_Given problem_. All of the data below must be repeated exactly.

——

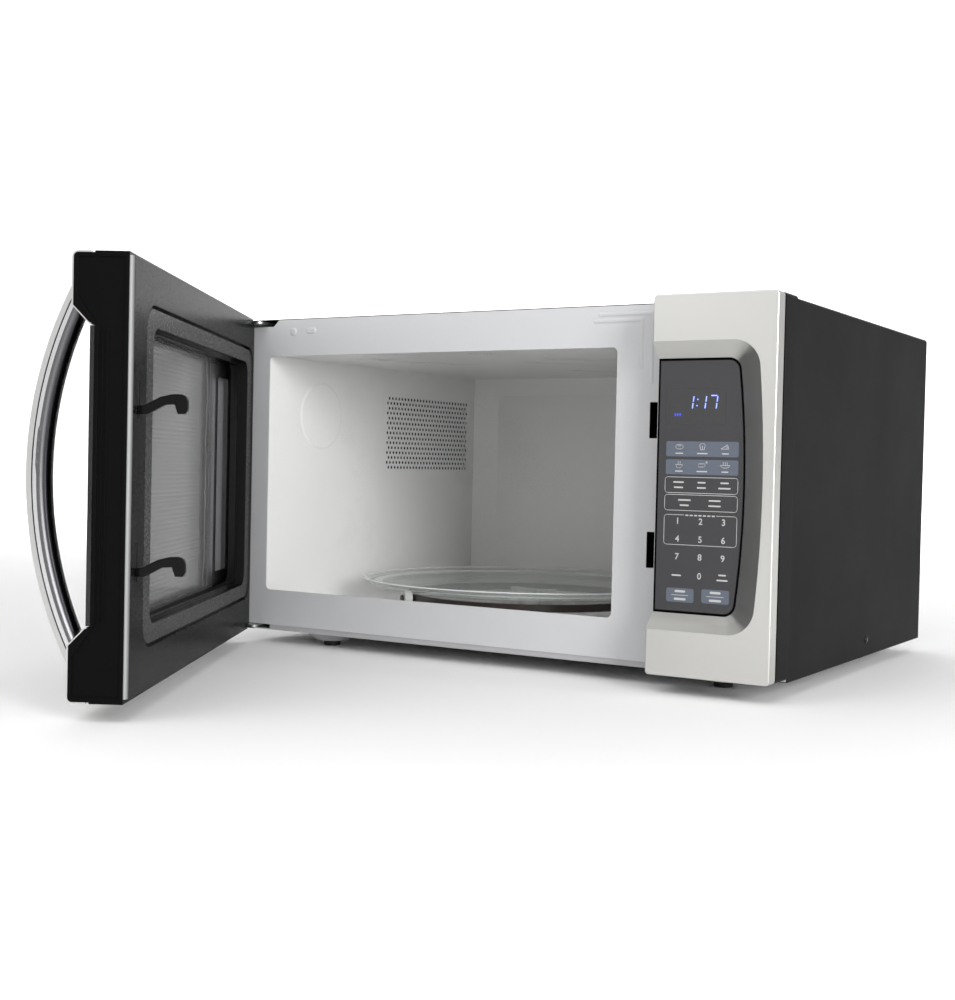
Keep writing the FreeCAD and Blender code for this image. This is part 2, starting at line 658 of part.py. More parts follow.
def interlock_switch(side, level):
    """A microswitch on one side of the latch housing, bored for its plunger."""
    x_span = ("418", "428") if side == "right" else ("392", "402")
    bore_from = "417" if side == "right" else "396"
    case = box(x_span, ("12", "28"), (level + " - 14", level + " + 14"))
    tab_x = ("428", "433") if side == "right" else ("387", "392")
    tabs = [box(tab_x, ("17", "23"), (level + " + %d" % shift, level + " + %.1f" % (shift + 0.8)))
            for shift in (-9, 0, 8)]
    return cut(join(case, *tabs), rod("plunger_radius + 0.05", "7", (bore_from, "plunger_y", level), "x"))


def plunger(side, level):
    start = "slot_x + slot_width / 2 - 0.3" if side == "right" else "slot_x - slot_width / 2 + 0.3 - 7.4"
    return rod("plunger_radius", "7.4", (start, "plunger_y", level), "x")


# ---------------------------------------------------------------- machine bay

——

_Solved problem_.
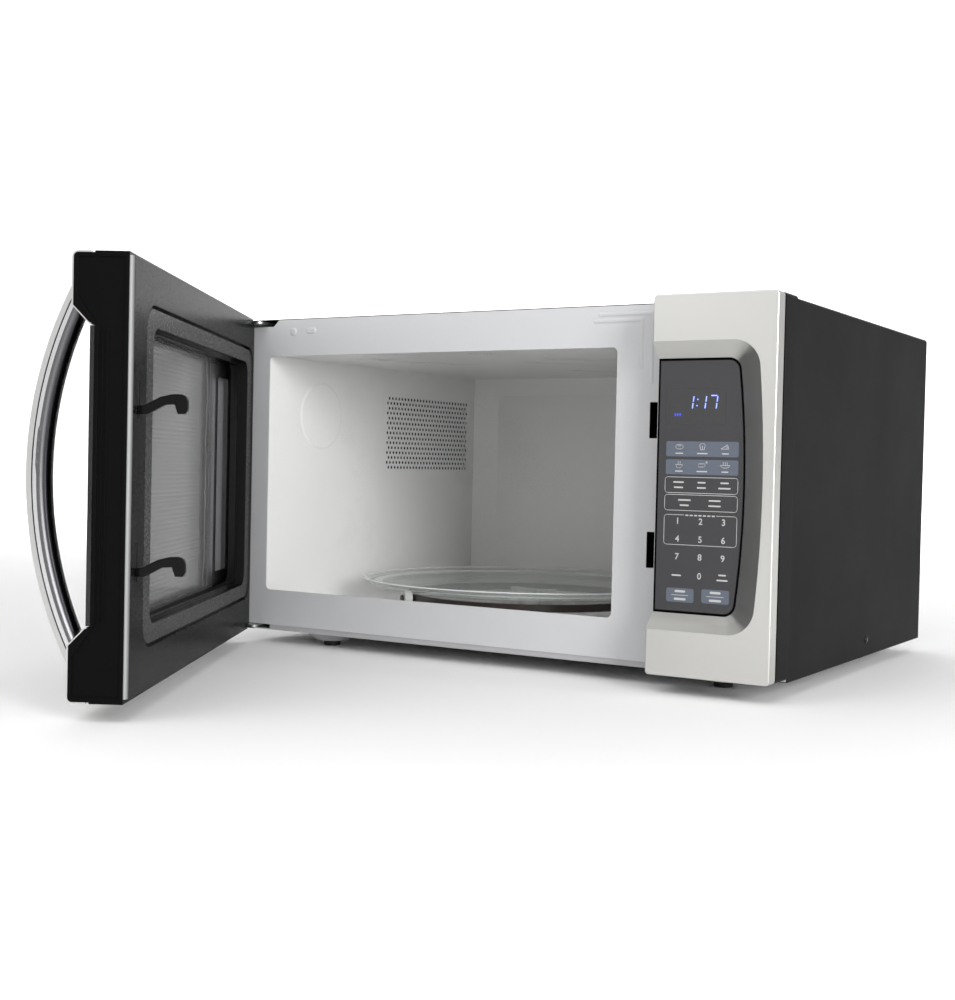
Keep writing the FreeCAD and Blender code for this image. This is part 2, starting at line 658 of part.py. More parts follow.
def interlock_switch(side, level):
    """A microswitch on one side of the latch housing, bored for its plunger."""
    x_span = ("418", "428") if side == "right" else ("392", "402")
    bore_from = "417" if side == "right" else "396"
    case = box(x_span, ("12", "28"), (level + " - 14", level + " + 14"))
    tab_x = ("428", "433") if side == "right" else ("387", "392")
    tabs = [box(tab_x, ("17", "23"), (level + " + %d" % shift, level + " + %.1f" % (shift + 0.8)))
            for shift in (-9, 0, 8)]
    return cut(join(case, *tabs), rod("plunger_radius + 0.05", "7", (bore_from, "plunger_y", level), "x"))


def plunger(side, level):
    start = "slot_x + slot_width / 2 - 0.3" if side == "right" else "slot_x - slot_width / 2 + 0.3 - 7.4"
    return rod("plunger_radius", "7.4", (start, "plunger_y", level), "x")


# ---------------------------------------------------------------- machine bay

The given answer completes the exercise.